▶ [Goal of the exercise] Each line of the listing that contains the word "shown" is to be copied.

▶ [Structured object records]

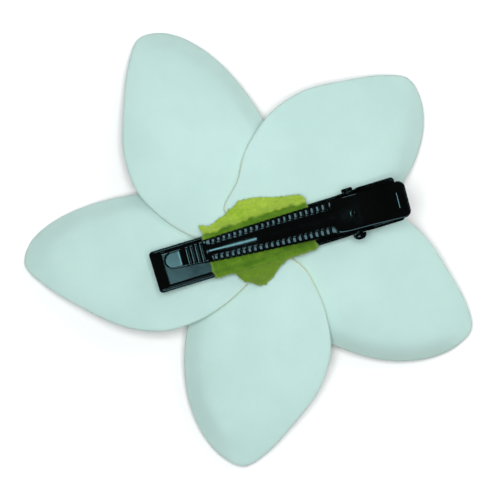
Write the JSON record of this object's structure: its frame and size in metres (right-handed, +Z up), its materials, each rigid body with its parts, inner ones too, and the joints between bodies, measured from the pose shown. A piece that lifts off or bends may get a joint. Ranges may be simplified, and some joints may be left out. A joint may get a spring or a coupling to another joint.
{
  "type": "flower hair clip",
  "caption": "Foam plumeria flower with five overlapping petals on a sprung metal alligator clip, with a green fabric cover glued over the clip's base.",
  "frame": {"origin": "centre of the bounding box's underside, on the surface that the petal tips stand on when the flower lies face down", "axes": "+X along the clip's base from its nose to its thumb plate, +Y across the clip towards the top petal, +Z up, away from the flower's front"},
  "size_m": [0.0754, 0.0778, 0.0244],
  "materials": {
    "petal_foam": "moulded EVA foam, white with a pale aqua cast, soft satin skin with fine pores",
    "black_enamel": "gloss black enamel on stamped sheet steel",
    "spring_steel": "drawn spring wire, lightly oiled",
    "green_fabric": "lime green needle felt, hand cut, with loose fibres along its edges",
    "glue": "set hot-melt glue, milky and slightly glossy"
  },
  "bodies": {
    "flower": {"petal_upper_right": "petal_foam", "petal_top": "petal_foam", "petal_left": "petal_foam", "petal_bottom": "petal_foam", "petal_lower_right": "petal_foam", "flower_core": "glue", "glue_bed": "glue", "clip_base": "black_enamel", "hinge_pin": "black_enamel", "torsion_spring": "spring_steel", "green_cover": "green_fabric"},
    "lever": {"clip_lever": "black_enamel"}
  },
  "joints": [
    {"name": "clip_open", "type": "hinge", "parent": "flower", "child": "lever", "pos_m": [0.02033, -0.00217, 0.01938], "axis": [0, 1, 0], "range_deg": [0, 30], "stiffness_Nm_per_rad": 0.06, "springref_deg": -34.38, "deforming": ["torsion_spring"]}
  ]
}
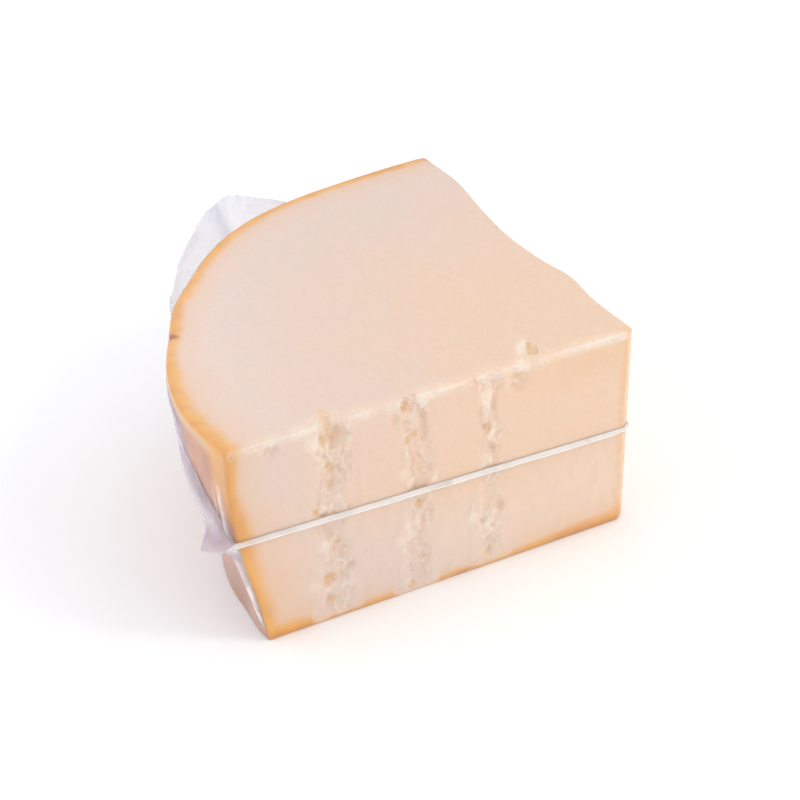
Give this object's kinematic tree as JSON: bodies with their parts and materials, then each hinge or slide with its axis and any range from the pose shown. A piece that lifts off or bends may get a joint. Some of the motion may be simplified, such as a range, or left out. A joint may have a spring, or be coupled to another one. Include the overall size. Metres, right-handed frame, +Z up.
{
  "type": "hard grating cheese",
  "caption": "Wedge of hard grating cheese cut from a big wheel. It rests on its rind, with crumbly cut faces, in clear shrink film with a welded edge and spare ears.",
  "frame": {"origin": "middle of the bounding box's footprint, on the surface that the block rests on", "axes": "+Z up from the rind to the cut top; the long cut face looks along -Y, the split face along +X, and the round rind lies at -X and +Y"},
  "size_m": [0.2284, 0.2236, 0.1102],
  "materials": {
    "cheese": "waxy pale cream paste with an orange-brown rind, slightly glossy under tight film",
    "film": "clear glossy shrink film, milky where it is welded or creased"
  },
  "bodies": {
    "root": {"cheese": "cheese", "film": "film"}
  },
  "joints": []
}
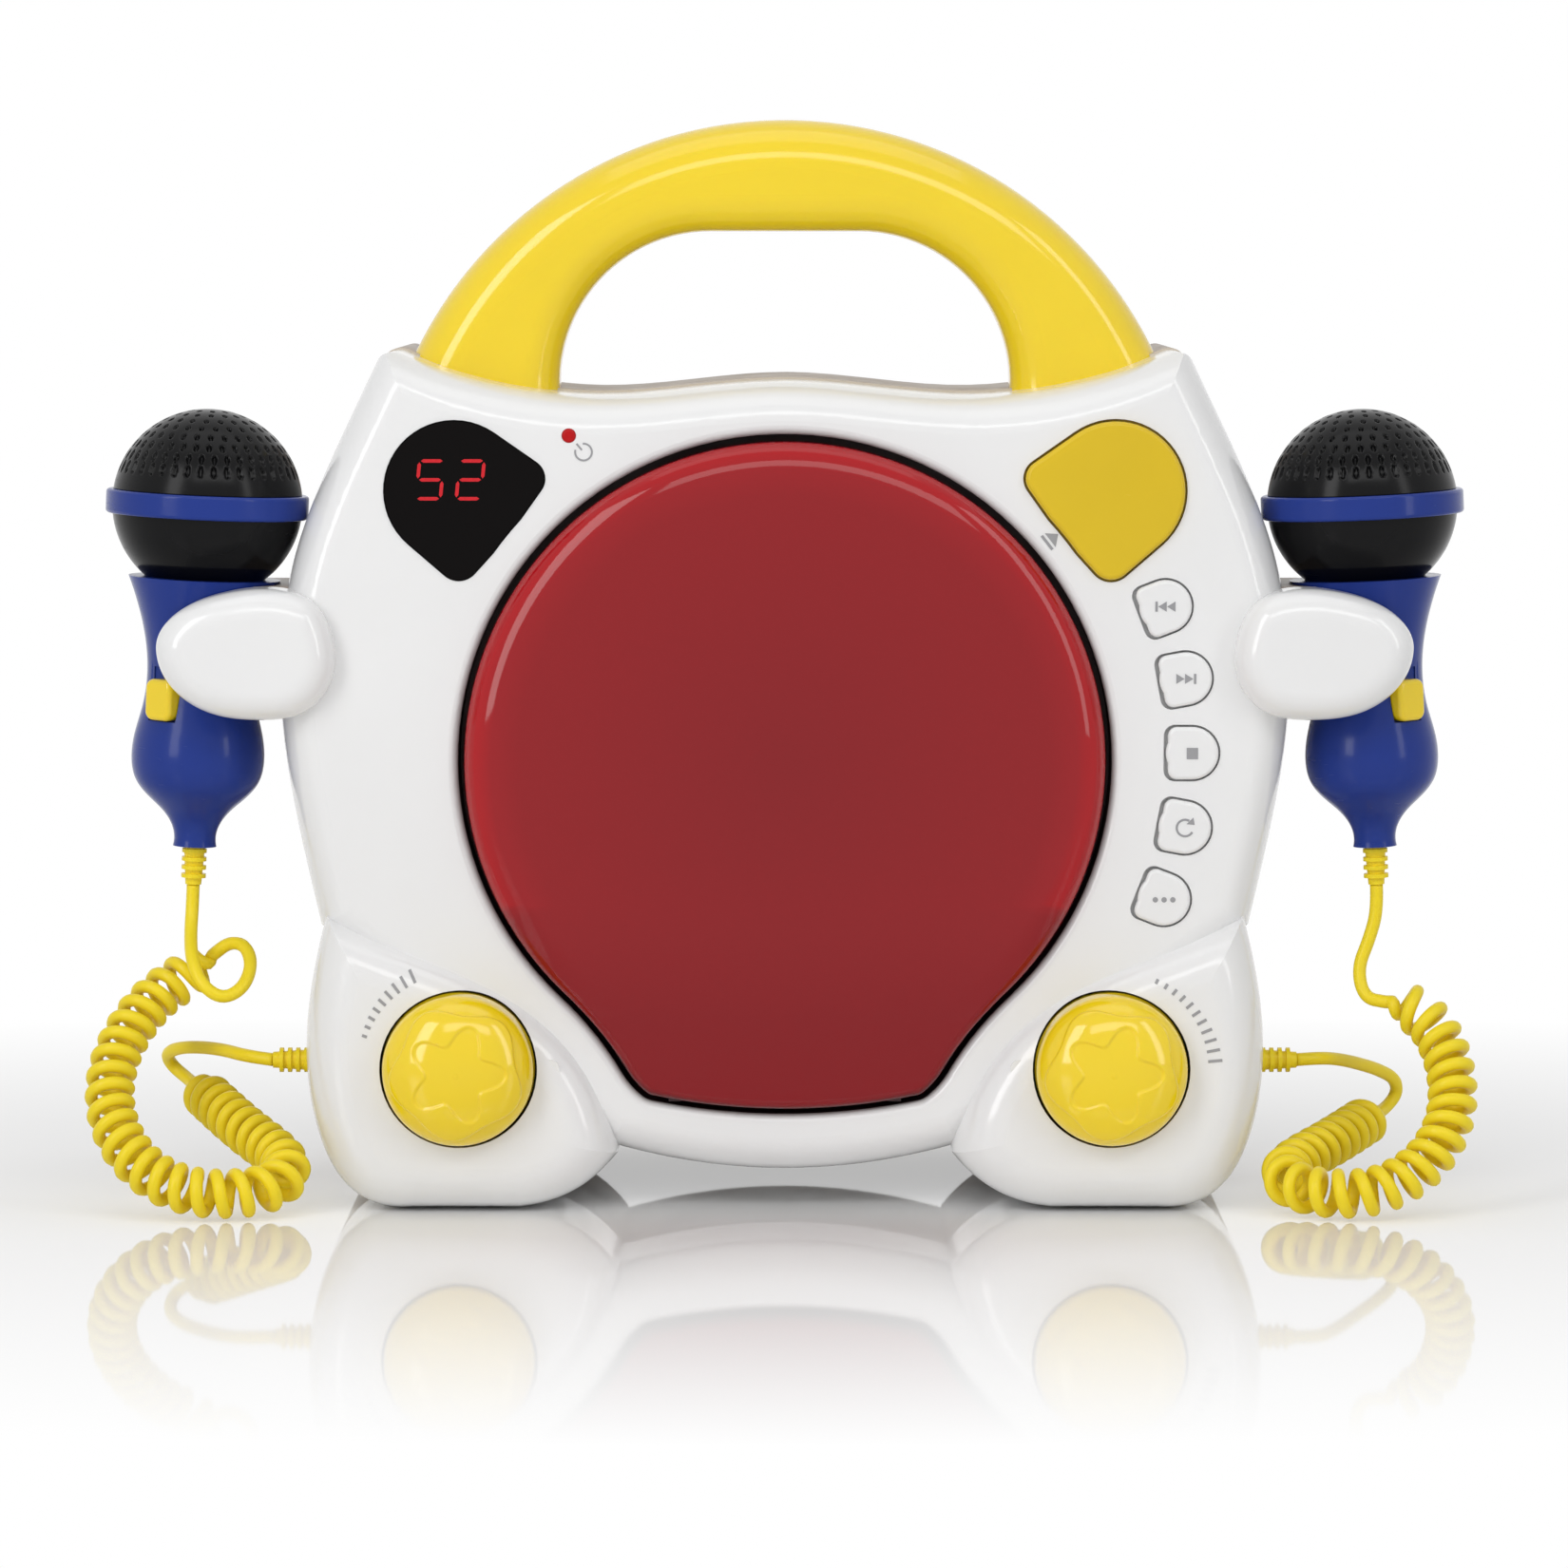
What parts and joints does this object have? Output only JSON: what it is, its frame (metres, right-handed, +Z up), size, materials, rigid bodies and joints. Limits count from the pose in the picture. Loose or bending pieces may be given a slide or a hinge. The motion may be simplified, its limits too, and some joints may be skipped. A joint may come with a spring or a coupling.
{
  "type": "karaoke disc player",
  "caption": "Upright portable karaoke disc player with a hinged round cover, bow handle, control keys and dials, and microphones held at its sides on curly cords.",
  "frame": {"origin": "on the ground, under the middle of the machine between its front-most and rear-most faces", "axes": "+X is the machine's width, towards the right as one faces its front; +Y points to its back; +Z is up"},
  "size_m": [0.3359, 0.1299, 0.2627],
  "materials": {
    "shell_white": "fine satin",
    "frame_taupe": "fine satin",
    "cover_red": "tinted gloss",
    "bright_yellow": "gloss",
    "button_yellow": "gloss",
    "well_dark": "matt",
    "display_dark": "gloss",
    "lamp_clear": "clear gloss",
    "steel": "bright",
    "board_green": "satin",
    "module_white": "matt",
    "carriage_black": "matt",
    "lens_glass": "polished",
    "gear_white": "satin",
    "speaker_black": "matt",
    "jack_black": "matt",
    "pad_grey": "matt",
    "microphone_black": "satin",
    "microphone_blue": "satin gloss",
    "capsule_metal": "satin",
    "cord_yellow": "soft satin"
  },
  "bodies": {
    "machine": {"front_shell": "shell_white", "mid_frame": "frame_taupe", "rear_shell": "frame_taupe", "case_screws": "steel", "rubber_feet": "pad_grey", "carry_handle": "bright_yellow", "left_hand": "shell_white", "right_hand": "shell_white", "disc_well": "well_dark", "lid_hinge_pin": "steel", "mechanism_chassis": "steel", "sled_rails": "steel", "sled_motor": "steel", "spindle_motor": "steel", "key_board": "board_green", "display_window": "display_dark", "display_board": "module_white", "power_led": "lamp_clear", "knob_pots": "board_green", "main_board": "board_green", "speaker": "speaker_black", "power_jack": "jack_black", "cord_reliefs": "cord_yellow", "left_cord_tail": "cord_yellow", "left_cord_curls": "cord_yellow", "left_cord_lead": "cord_yellow", "right_cord_tail": "cord_yellow", "right_cord_curls": "cord_yellow", "right_cord_lead": "cord_yellow"},
    "cover": {"lid": "cover_red"},
    "cover_button": {"open_button": "button_yellow"},
    "back_key": {"key_back": "shell_white"},
    "forward_key": {"key_forward": "shell_white"},
    "stop_key": {"key_stop": "shell_white"},
    "repeat_key": {"key_repeat": "shell_white"},
    "mode_key": {"key_mode": "shell_white"},
    "left_dial": {"left_knob": "bright_yellow", "left_knob_shaft": "steel"},
    "right_dial": {"right_knob": "bright_yellow", "right_knob_shaft": "steel"},
    "spindle": {"spindle_hub": "carriage_black"},
    "pickup": {"laser_sled": "carriage_black", "objective_lens": "lens_glass"},
    "pickup_wheel": {"sled_gear": "gear_white"},
    "left_microphone": {"left_mic_grille": "microphone_black", "left_mic_ring": "microphone_blue", "left_mic_bowl": "microphone_black", "left_mic_capsule": "capsule_metal", "left_mic_grip": "microphone_blue", "left_mic_relief": "cord_yellow"},
    "right_microphone": {"right_mic_grille": "microphone_black", "right_mic_ring": "microphone_blue", "right_mic_bowl": "microphone_black", "right_mic_capsule": "capsule_metal", "right_mic_grip": "microphone_blue", "right_mic_relief": "cord_yellow"},
    "left_microphone_switch": {"left_mic_switch": "bright_yellow"},
    "right_microphone_switch": {"right_mic_switch": "bright_yellow"},
    "battery_cover": {"battery_door": "frame_taupe"}
  },
  "joints": [
    {"name": "cover_hinge", "type": "hinge", "parent": "machine", "child": "cover", "pos_m": [0, -0.0437, 0.029], "axis": [1, 0, 0], "range_deg": [0, 45]},
    {"name": "cover_button_press", "type": "slide", "parent": "machine", "child": "cover_button", "axis": [0, 1, 0], "range_m": [0, 0.002], "stiffness_N_per_m": 700, "springref_m": -0.001},
    {"name": "back_key_press", "type": "slide", "parent": "machine", "child": "back_key", "axis": [0, 1, 0], "range_m": [0, 0.0012], "stiffness_N_per_m": 500, "springref_m": -0.001},
    {"name": "forward_key_press", "type": "slide", "parent": "machine", "child": "forward_key", "axis": [0, 1, 0], "range_m": [0, 0.0012], "stiffness_N_per_m": 500, "springref_m": -0.001},
    {"name": "stop_key_press", "type": "slide", "parent": "machine", "child": "stop_key", "axis": [0, 1, 0], "range_m": [0, 0.0012], "stiffness_N_per_m": 500, "springref_m": -0.001},
    {"name": "repeat_key_press", "type": "slide", "parent": "machine", "child": "repeat_key", "axis": [0, 1, 0], "range_m": [0, 0.0012], "stiffness_N_per_m": 500, "springref_m": -0.001},
    {"name": "mode_key_press", "type": "slide", "parent": "machine", "child": "mode_key", "axis": [0, 1, 0], "range_m": [0, 0.0012], "stiffness_N_per_m": 500, "springref_m": -0.001},
    {"name": "left_dial_turn", "type": "hinge", "parent": "machine", "child": "left_dial", "pos_m": [-0.0783, -0.047, 0.0354], "axis": [0, 1, 0], "range_deg": [-150, 150]},
    {"name": "right_dial_turn", "type": "hinge", "parent": "machine", "child": "right_dial", "pos_m": [0.0783, -0.047, 0.0354], "axis": [0, 1, 0], "range_deg": [-150, 150]},
    {"name": "spindle_spin", "type": "hinge", "parent": "machine", "child": "spindle", "pos_m": [0, -0.0376, 0.1089], "axis": [0, 1, 0], "continuous": true},
    {"name": "pickup_travel", "type": "slide", "parent": "machine", "child": "pickup", "axis": [0, 0, -1], "range_m": [0, 0.034]},
    {"name": "pickup_wheel_turn", "type": "hinge", "parent": "machine", "child": "pickup_wheel", "pos_m": [-0.02935, -0.0248, 0.066], "axis": [0, 1, 0], "range_deg": [-5, 250]},
    {"name": "left_microphone_pull", "type": "slide", "parent": "machine", "child": "left_microphone", "axis": [-0.9989, 0, 0.0461], "range_m": [0, 0.026]},
    {"name": "left_microphone_switch_slide", "type": "slide", "parent": "left_microphone", "child": "left_microphone_switch", "axis": [0.0461, 0, 0.9989], "range_m": [0, 0.0025]},
    {"name": "right_microphone_pull", "type": "slide", "parent": "machine", "child": "right_microphone", "axis": [0.9989, 0, 0.0461], "range_m": [0, 0.026]},
    {"name": "right_microphone_switch_slide", "type": "slide", "parent": "right_microphone", "child": "right_microphone_switch", "axis": [-0.0461, 0, 0.9989], "range_m": [0, 0.0025]},
    {"name": "battery_cover_lift", "type": "slide", "parent": "machine", "child": "battery_cover", "axis": [0, 1, 0], "range_m": [0, 0.03]}
  ],
  "couplings": [
    {"joint": "pickup_wheel_turn", "follows": "pickup_travel", "rad_per_m": 125}
  ]
}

▶ [Exercise result]
Write the JSON record of this object's structure: its frame and size in metres (right-handed, +Z up), its materials, each rigid body with its parts, inner ones too, and the joints between bodies, measured from the pose shown. A piece that lifts off or bends may get a joint. Ranges may be simplified, and some joints may be left out. A joint may get a spring or a coupling to another joint.
Give this object's kinematic tree as JSON: bodies with their parts and materials, then each hinge or slide with its axis and any range from the pose shown. A piece that lifts off or bends may get a joint. Some of the motion may be simplified, such as a range, or left out. A joint may have a spring, or be coupled to another one. Include the overall size. Metres, right-handed frame, +Z up.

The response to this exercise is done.